- **Data excerpt**

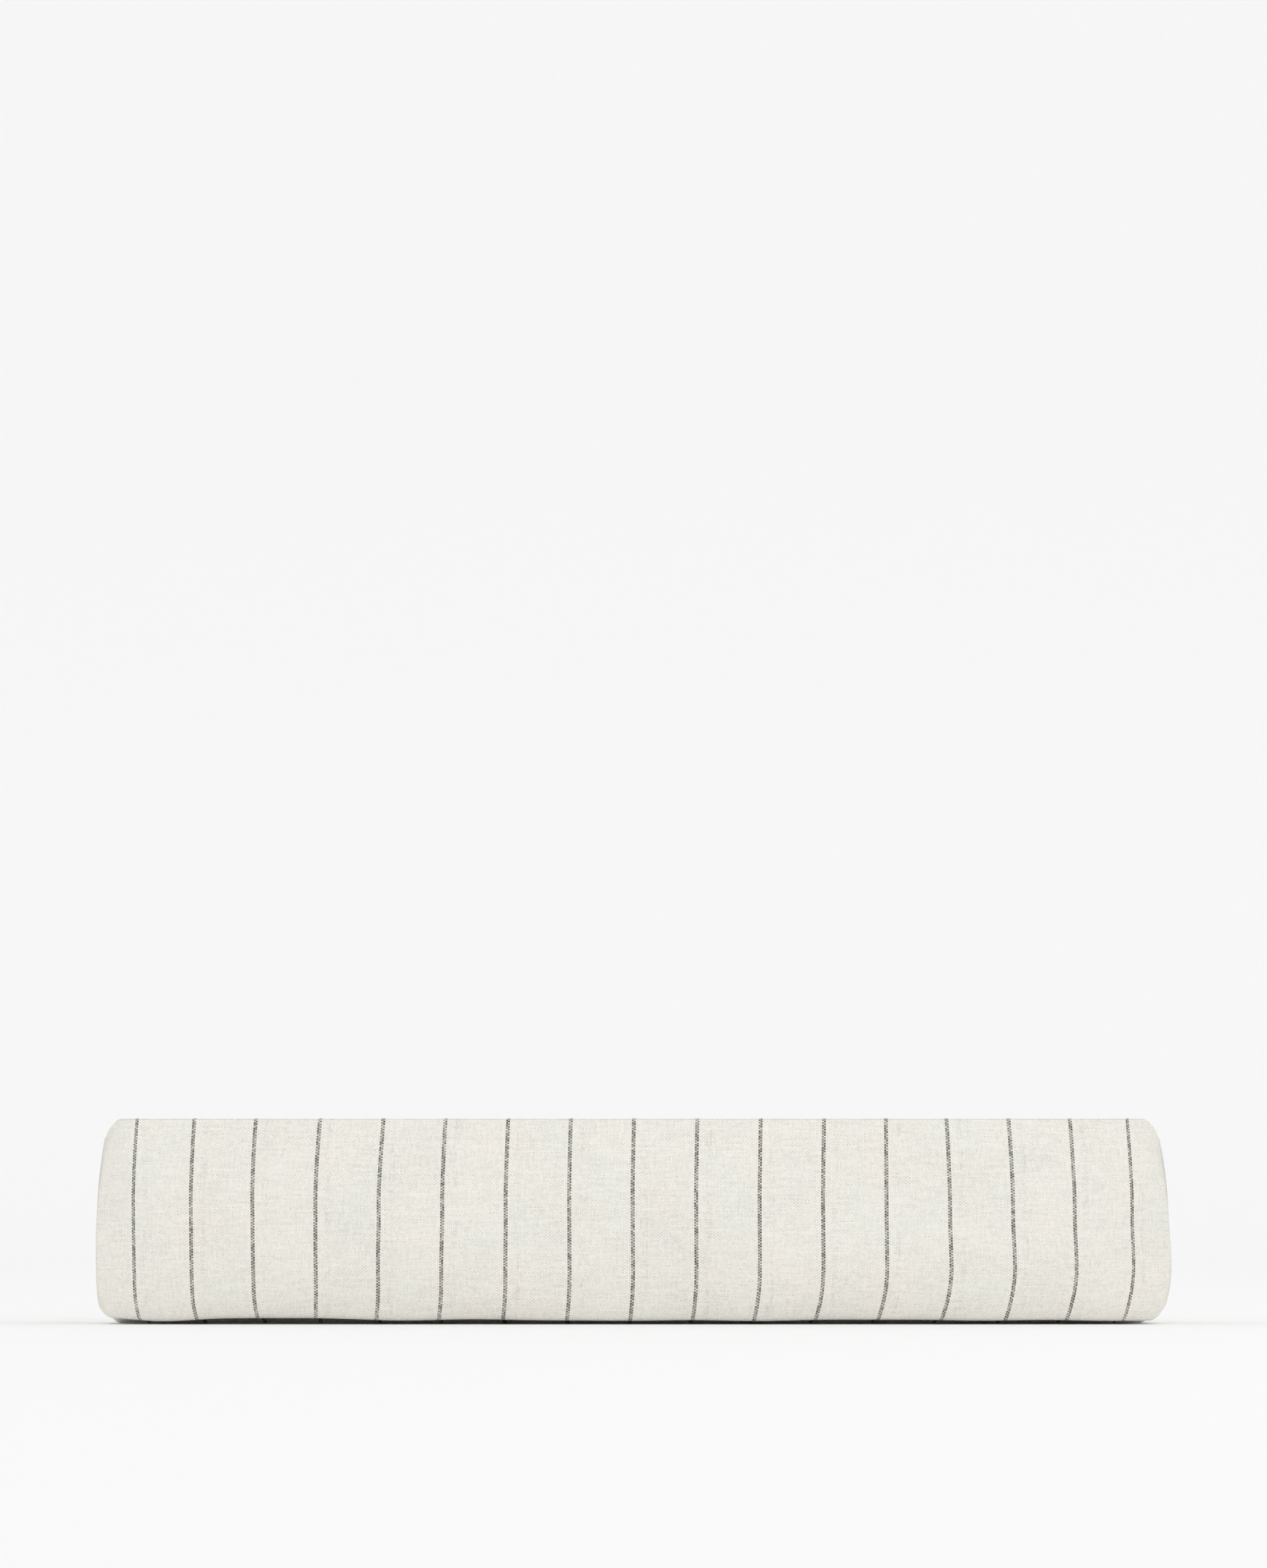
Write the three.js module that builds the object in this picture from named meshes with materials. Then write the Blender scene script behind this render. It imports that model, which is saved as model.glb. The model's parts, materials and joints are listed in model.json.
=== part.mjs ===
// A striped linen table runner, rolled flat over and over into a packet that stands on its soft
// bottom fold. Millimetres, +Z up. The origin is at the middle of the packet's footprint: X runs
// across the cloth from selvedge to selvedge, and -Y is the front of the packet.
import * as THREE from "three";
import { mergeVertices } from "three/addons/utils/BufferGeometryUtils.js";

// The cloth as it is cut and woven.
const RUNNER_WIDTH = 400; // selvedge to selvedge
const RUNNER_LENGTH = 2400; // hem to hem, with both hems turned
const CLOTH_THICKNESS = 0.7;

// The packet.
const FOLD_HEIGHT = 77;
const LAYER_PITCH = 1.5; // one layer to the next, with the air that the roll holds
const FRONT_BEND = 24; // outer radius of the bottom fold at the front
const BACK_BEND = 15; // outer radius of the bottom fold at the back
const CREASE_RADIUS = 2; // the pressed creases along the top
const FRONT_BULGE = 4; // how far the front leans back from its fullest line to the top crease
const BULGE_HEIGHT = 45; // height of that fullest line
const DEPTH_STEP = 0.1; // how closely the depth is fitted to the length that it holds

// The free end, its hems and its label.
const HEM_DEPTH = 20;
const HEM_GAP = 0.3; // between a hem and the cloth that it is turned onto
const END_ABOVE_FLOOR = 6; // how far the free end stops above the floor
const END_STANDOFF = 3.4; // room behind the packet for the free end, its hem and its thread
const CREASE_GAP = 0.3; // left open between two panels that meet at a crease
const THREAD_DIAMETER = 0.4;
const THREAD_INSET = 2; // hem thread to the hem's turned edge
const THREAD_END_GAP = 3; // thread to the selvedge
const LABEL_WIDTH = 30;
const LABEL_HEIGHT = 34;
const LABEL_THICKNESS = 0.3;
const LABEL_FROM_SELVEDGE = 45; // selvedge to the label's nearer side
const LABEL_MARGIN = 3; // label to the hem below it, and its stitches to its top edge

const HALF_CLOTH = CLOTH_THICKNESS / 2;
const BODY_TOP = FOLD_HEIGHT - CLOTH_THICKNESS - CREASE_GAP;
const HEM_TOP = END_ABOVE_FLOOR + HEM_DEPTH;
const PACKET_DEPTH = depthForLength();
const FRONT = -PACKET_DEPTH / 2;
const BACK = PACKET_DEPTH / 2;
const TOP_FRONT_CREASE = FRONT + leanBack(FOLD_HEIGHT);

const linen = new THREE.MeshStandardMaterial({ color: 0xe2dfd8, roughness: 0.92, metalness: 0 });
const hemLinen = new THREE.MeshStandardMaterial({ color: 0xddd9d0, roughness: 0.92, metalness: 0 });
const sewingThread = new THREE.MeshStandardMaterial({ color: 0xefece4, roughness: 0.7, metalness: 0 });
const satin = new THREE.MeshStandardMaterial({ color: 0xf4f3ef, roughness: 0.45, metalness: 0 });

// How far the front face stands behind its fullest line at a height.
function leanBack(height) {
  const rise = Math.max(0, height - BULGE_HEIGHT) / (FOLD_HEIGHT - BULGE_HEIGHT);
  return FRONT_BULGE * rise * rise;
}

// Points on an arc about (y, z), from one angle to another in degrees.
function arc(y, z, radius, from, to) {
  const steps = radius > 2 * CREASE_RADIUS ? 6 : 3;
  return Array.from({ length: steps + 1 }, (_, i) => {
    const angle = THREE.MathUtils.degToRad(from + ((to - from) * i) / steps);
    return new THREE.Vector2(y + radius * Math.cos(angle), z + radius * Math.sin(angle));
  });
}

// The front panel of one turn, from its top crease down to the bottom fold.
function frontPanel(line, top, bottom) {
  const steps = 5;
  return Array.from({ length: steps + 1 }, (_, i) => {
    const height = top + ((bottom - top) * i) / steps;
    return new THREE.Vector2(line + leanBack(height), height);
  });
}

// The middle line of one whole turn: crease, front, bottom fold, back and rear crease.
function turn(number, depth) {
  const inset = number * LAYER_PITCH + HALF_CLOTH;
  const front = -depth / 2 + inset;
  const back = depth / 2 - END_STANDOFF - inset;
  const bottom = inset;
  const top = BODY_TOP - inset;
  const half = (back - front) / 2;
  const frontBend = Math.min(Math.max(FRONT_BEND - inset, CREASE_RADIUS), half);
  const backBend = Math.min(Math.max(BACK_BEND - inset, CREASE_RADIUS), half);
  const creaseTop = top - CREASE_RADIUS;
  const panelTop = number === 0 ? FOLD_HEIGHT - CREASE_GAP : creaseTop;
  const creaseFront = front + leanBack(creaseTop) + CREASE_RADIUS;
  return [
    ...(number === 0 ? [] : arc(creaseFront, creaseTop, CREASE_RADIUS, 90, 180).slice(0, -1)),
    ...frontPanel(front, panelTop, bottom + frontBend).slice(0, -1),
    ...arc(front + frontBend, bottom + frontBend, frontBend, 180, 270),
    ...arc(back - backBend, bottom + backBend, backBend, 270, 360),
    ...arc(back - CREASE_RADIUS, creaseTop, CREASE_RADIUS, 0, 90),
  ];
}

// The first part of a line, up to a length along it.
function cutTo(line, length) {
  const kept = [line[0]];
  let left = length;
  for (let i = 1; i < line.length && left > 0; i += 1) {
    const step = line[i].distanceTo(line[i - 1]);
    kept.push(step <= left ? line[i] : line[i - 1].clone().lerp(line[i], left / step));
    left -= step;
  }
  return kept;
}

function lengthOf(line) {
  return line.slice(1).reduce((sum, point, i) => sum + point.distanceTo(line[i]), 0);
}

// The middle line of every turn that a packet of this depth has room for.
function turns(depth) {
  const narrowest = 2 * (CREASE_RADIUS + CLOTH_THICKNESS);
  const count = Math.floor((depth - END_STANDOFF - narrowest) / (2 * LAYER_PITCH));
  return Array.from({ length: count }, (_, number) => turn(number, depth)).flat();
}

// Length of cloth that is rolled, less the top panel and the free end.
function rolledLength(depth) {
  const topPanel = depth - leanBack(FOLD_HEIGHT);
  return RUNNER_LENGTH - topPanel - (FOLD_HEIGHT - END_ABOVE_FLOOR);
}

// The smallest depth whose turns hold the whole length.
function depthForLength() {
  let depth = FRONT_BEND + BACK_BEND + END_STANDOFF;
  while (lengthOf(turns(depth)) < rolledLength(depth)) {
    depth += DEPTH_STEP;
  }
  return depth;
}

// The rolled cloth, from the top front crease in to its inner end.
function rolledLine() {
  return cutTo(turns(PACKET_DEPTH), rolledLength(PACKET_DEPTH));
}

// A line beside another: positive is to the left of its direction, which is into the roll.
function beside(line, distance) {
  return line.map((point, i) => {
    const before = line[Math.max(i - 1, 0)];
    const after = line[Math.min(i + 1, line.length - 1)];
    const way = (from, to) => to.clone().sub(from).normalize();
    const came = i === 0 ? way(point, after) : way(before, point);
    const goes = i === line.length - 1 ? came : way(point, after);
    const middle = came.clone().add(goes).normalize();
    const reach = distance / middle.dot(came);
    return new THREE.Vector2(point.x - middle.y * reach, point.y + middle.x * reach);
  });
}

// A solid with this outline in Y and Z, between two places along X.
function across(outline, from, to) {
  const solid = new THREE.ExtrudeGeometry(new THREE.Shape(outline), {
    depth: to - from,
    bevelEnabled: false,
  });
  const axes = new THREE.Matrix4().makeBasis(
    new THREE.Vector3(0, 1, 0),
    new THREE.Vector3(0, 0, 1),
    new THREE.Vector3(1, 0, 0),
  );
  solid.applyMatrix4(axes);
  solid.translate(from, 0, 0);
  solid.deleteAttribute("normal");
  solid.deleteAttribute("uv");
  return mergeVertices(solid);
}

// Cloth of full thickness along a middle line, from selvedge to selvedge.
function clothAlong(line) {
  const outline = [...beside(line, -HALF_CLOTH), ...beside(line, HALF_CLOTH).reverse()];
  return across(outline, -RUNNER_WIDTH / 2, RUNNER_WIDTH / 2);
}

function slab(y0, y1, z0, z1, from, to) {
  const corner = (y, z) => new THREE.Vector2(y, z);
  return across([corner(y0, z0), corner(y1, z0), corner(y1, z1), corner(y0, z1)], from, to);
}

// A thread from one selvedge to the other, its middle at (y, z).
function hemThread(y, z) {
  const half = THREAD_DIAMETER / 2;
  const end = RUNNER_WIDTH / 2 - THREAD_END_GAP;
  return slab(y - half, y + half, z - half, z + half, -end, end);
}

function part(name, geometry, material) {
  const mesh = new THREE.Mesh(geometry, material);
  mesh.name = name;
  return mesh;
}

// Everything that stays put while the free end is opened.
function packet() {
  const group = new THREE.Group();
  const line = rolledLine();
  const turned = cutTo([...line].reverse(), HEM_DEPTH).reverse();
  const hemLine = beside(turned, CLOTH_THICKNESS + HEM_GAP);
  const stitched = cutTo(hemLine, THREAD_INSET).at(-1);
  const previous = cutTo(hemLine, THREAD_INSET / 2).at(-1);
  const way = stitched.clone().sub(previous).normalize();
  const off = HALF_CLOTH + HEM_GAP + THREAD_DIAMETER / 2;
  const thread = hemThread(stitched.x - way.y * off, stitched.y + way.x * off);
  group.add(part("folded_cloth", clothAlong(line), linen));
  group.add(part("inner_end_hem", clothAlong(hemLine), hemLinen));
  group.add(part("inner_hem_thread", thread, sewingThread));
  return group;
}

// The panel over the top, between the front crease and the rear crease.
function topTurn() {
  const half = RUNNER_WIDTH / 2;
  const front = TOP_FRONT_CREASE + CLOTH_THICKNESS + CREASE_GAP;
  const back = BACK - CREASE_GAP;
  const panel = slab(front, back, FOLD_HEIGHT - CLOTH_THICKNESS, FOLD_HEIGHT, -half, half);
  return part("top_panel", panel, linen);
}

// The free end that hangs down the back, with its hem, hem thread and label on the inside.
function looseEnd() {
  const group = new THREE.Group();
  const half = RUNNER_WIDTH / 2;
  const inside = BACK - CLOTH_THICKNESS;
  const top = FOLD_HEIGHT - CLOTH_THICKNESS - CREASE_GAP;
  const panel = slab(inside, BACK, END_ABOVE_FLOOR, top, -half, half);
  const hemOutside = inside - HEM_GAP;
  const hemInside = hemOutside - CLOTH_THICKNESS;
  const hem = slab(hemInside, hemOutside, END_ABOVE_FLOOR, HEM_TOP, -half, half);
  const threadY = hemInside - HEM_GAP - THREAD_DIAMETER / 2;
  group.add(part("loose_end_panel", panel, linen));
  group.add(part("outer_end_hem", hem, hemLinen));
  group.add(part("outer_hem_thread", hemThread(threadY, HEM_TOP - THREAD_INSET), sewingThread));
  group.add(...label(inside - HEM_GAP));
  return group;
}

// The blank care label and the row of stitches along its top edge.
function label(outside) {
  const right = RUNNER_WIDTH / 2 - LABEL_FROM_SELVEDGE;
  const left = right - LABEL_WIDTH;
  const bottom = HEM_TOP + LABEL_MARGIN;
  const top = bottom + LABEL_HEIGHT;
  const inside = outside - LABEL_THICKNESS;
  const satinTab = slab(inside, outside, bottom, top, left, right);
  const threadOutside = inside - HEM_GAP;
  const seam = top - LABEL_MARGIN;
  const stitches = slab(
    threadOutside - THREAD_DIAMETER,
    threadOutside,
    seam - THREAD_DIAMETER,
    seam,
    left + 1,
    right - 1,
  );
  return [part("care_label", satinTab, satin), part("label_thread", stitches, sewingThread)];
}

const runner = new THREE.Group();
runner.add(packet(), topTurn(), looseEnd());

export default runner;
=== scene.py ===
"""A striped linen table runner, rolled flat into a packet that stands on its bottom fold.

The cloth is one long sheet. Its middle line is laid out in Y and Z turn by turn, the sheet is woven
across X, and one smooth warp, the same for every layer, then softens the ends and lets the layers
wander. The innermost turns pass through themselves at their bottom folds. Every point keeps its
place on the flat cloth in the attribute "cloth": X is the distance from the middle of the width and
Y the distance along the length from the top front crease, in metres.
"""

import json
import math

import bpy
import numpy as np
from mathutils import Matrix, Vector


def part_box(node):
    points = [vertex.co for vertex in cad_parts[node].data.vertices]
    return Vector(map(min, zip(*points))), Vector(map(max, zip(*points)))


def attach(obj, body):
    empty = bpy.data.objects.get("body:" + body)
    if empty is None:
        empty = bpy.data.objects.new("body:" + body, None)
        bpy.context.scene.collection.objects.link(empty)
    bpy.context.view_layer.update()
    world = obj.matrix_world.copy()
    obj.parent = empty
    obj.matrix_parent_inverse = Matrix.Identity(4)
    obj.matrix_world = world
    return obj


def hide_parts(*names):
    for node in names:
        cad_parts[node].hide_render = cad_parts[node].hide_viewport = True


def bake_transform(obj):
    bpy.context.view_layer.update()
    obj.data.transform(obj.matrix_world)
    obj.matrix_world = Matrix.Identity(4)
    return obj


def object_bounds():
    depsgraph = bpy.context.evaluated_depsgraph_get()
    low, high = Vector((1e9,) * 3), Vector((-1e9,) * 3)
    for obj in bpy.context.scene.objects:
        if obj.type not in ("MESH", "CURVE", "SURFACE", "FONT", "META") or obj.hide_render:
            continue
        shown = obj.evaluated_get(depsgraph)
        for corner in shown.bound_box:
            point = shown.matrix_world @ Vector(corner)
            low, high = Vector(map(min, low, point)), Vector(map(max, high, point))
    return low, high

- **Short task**
Print exactly the run of lines that starts at the line with "const runner = new THREE.Group();" and ends at the line with "for corner in". Leave out every other line.

- **Full answer**
const runner = new THREE.Group();
runner.add(packet(), topTurn(), looseEnd());

export default runner;
=== scene.py ===
"""A striped linen table runner, rolled flat into a packet that stands on its bottom fold.

The cloth is one long sheet. Its middle line is laid out in Y and Z turn by turn, the sheet is woven
across X, and one smooth warp, the same for every layer, then softens the ends and lets the layers
wander. The innermost turns pass through themselves at their bottom folds. Every point keeps its
place on the flat cloth in the attribute "cloth": X is the distance from the middle of the width and
Y the distance along the length from the top front crease, in metres.
"""

import json
import math

import bpy
import numpy as np
from mathutils import Matrix, Vector


def part_box(node):
    points = [vertex.co for vertex in cad_parts[node].data.vertices]
    return Vector(map(min, zip(*points))), Vector(map(max, zip(*points)))


def attach(obj, body):
    empty = bpy.data.objects.get("body:" + body)
    if empty is None:
        empty = bpy.data.objects.new("body:" + body, None)
        bpy.context.scene.collection.objects.link(empty)
    bpy.context.view_layer.update()
    world = obj.matrix_world.copy()
    obj.parent = empty
    obj.matrix_parent_inverse = Matrix.Identity(4)
    obj.matrix_world = world
    return obj


def hide_parts(*names):
    for node in names:
        cad_parts[node].hide_render = cad_parts[node].hide_viewport = True


def bake_transform(obj):
    bpy.context.view_layer.update()
    obj.data.transform(obj.matrix_world)
    obj.matrix_world = Matrix.Identity(4)
    return obj


def object_bounds():
    depsgraph = bpy.context.evaluated_depsgraph_get()
    low, high = Vector((1e9,) * 3), Vector((-1e9,) * 3)
    for obj in bpy.context.scene.objects:
        if obj.type not in ("MESH", "CURVE", "SURFACE", "FONT", "META") or obj.hide_render:
            continue
        shown = obj.evaluated_get(depsgraph)
        for corner in shown.bound_box:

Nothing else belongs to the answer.